Empezar de nuevo no es para los tímidos ni para los que se asustan con su sombra. No, señoras y señores. No es que un día nos levantamos y decimos: “Bueno, hoy quiero cambiar de vida”. No, no. Como con la felicidad, que no viene gratis ni por defecto, sino que es una decisión, un acto de resistencia, de osadía, lo mismo pasa con los nuevos comienzos. Renovarse es lanzarse al vacío, con todo y vértigo, confiando en que, de alguna manera, habrá algo abajo que nos detenga, que nos acoja, aunque muchas veces lo único que encontramos es más vacío. Pero seguimos saltando, porque de eso se trata, de no rendirse.

Claro, todo esto del nuevo curso, la nueva vida, el empezar otra vez, es como una promesa que suena bonita: páginas en blanco que parecen curar todas las heridas. Pero, les digo una cosa, y no se lo tomen a mal: no se puede empezar de cero. Lo que fuimos sigue ahí, pegado como el polvo del camino, como ese viento del campo que nunca se va. Cargamos con nuestras decisiones, con las casas que habitamos, con las personas que amamos y que, a veces, dejamos atrás.

Entonces, ¿por qué insistimos en comenzar de nuevo? Porque es lo único que tenemos. Porque reinventarse es la única opción, la única forma de seguir adelante, con todo y cicatrices, con todo y miedos. Como la felicidad, que es un acto de rebeldía, un nuevo comienzo es una declaración de guerra. Y, al miedo, hay que ganarle siempre. Siempre, siempre, con esos “siempres” tan bonitos que parecen eternos.

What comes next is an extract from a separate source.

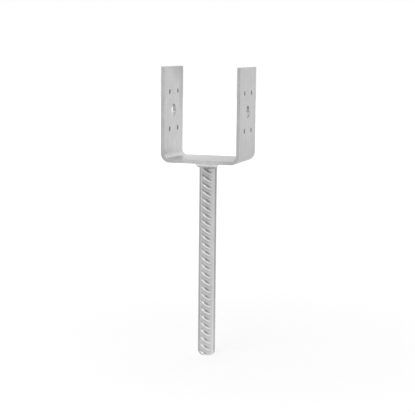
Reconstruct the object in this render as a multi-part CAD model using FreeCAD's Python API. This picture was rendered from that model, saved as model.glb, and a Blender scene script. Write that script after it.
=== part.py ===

Octubre apenas comienza y ya sentimos las rutinas que vuelven a atraparnos. Pero cada curso, cada inicio, es una oportunidad. Podemos enfrentarlo con resignación o con ganas. No es que el destino nos obligue a cambiar, no. Pero, en medio de este caos en que vivimos, hay que encontrar nuestras pequeñas victorias, esos momentos en los que podemos decir: “Esto es mío. Este es mi pedazo de libertad”. Y con eso, créanme, basta para seguir adelante, aunque sea por un ratito.

Empezar de nuevo, eso sí, es un lujo que no todos pueden permitirse. Y para otros es una condena. Pero, si lo hacemos, que sea con las manos bien firmes, con los pies bien plantados en la tierra. Porque cada caída es una lección, cada tropezón nos enseña algo. Y, si la felicidad es una opción, el nuevo comienzo también lo es. Y les confieso algo: ya estoy en una nueva casa, con esa ilusión de la página en blanco, mirando el amanecer cada día como si fuera el primero.

Al final, ¿qué hace que un lugar se sienta como un hogar? Pues Mendicutti, en su infinita sabiduría, me enseñó que el hogar no está en lo físico. No, queridos lectores. El hogar es donde habitan los recuerdos, donde todavía resuenan las risas, las lágrimas y los abrazos que nunca se olvidan.